A simple example makes it clear. If a stock trades at a $0.50 VWAP and raises at a 25% discount, the issue price lands at $0.375. That gap is what attracts capital, but it is also what creates short-term pressure as new holders look to lock in gains.
Discounts tell a story. Tight discounts signal demand. Deep discounts signal risk, or weak negotiating power.
Understanding Dilution Properly
Dilution gets misunderstood. It is not automatically negative, it depends entirely on what the company does with the capital raised.
If a company issues 50 million new shares on top of an existing 200 million, existing shareholders face a 20% dilution unless they participate. That sounds painful, but if the capital funds a discovery or a step-change in earnings, the share price can move higher despite the dilution.
Bad dilution looks different.

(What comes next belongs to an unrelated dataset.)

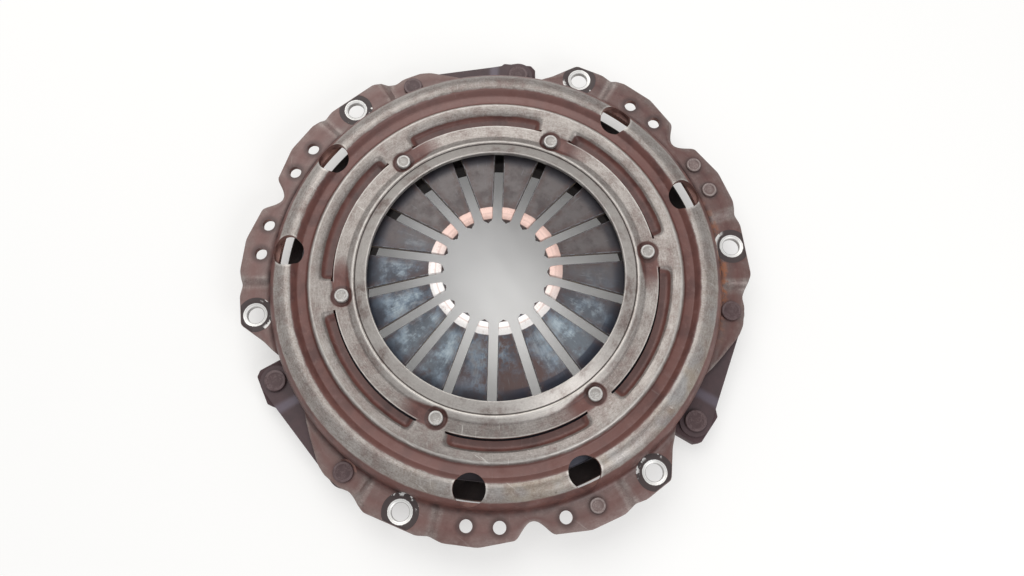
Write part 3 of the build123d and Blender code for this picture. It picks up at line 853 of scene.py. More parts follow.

It shows up when companies raise repeatedly, burn cash without progress, or issue stock at increasingly lower prices just to stay alive.
Good dilution extends runway and funds value creation. Bad dilution delays failure.
How to Tell a Good Raise from a Bad One
There are a few simple filters that consistently work.
A strong raise usually sits below 15% of market cap, extends runway beyond 12 months, and ties clearly to milestones that investors can track. Management participation is another positive signal, it shows alignment.
Weaker raises tend to exceed 25% of market cap, follow closely after previous raises, or rely on vague funding descriptions. If insiders are not participating, or worse, reducing exposure, that matters.
Always ask what alternatives were available. If the company had no other options, the pricing will reflect that.
Real-World Context
Strong examples tend to follow momentum. When lithium markets surged, companies like Pilbara Minerals raised capital at relatively tight discounts and used it to expand production, which supported higher share prices shortly after.
Weaker cases usually follow the opposite pattern. Exploration companies that raise after poor results often price aggressively, dilute heavily, and struggle to regain momentum without a new catalyst.
Most outcomes sit somewhere in between. Execution after the raise matters more than the raise itself.
Signals to Watch After the Raise
The raise is only the starting point. What happens next tells you whether the market believes the story.
Watch the share register. New institutional holders can bring support, but they can also create selling pressure if they trade actively.
Track cash burn in quarterly reports. If spending accelerates without progress, risk increases quickly.
Most importantly, follow the milestones. A well-structured raise should lead to clear updates, whether that is drilling results, production growth, or revenue expansion.
How Investors Can Position Around Raises
Before a raise happens, look for companies with less than six months of cash runway. These are the most likely candidates.
When a raise gets announced, focus on the math. Work out the dilution, understand the pricing, and decide whether the use of funds justifies the reset in valuation.
Opportunities often appear when the market overreacts. Strong companies can sell off purely because of the raise, not because the underlying story changed.
Participating in SPPs can offer a simple edge. Pricing is often attractive, and retail allocation can be overlooked.
Final Takeaway
Capital raises are not a red flag by default. They are a signal.
They show you which companies are building, which are surviving, and which are running out of options. In a market like the ASX, especially in resource-heavy sectors, understanding capital raises is not optional, it is a core skill.
The edge comes from reading beyond the headline. Look at the structure, the intent, and the execution that follows.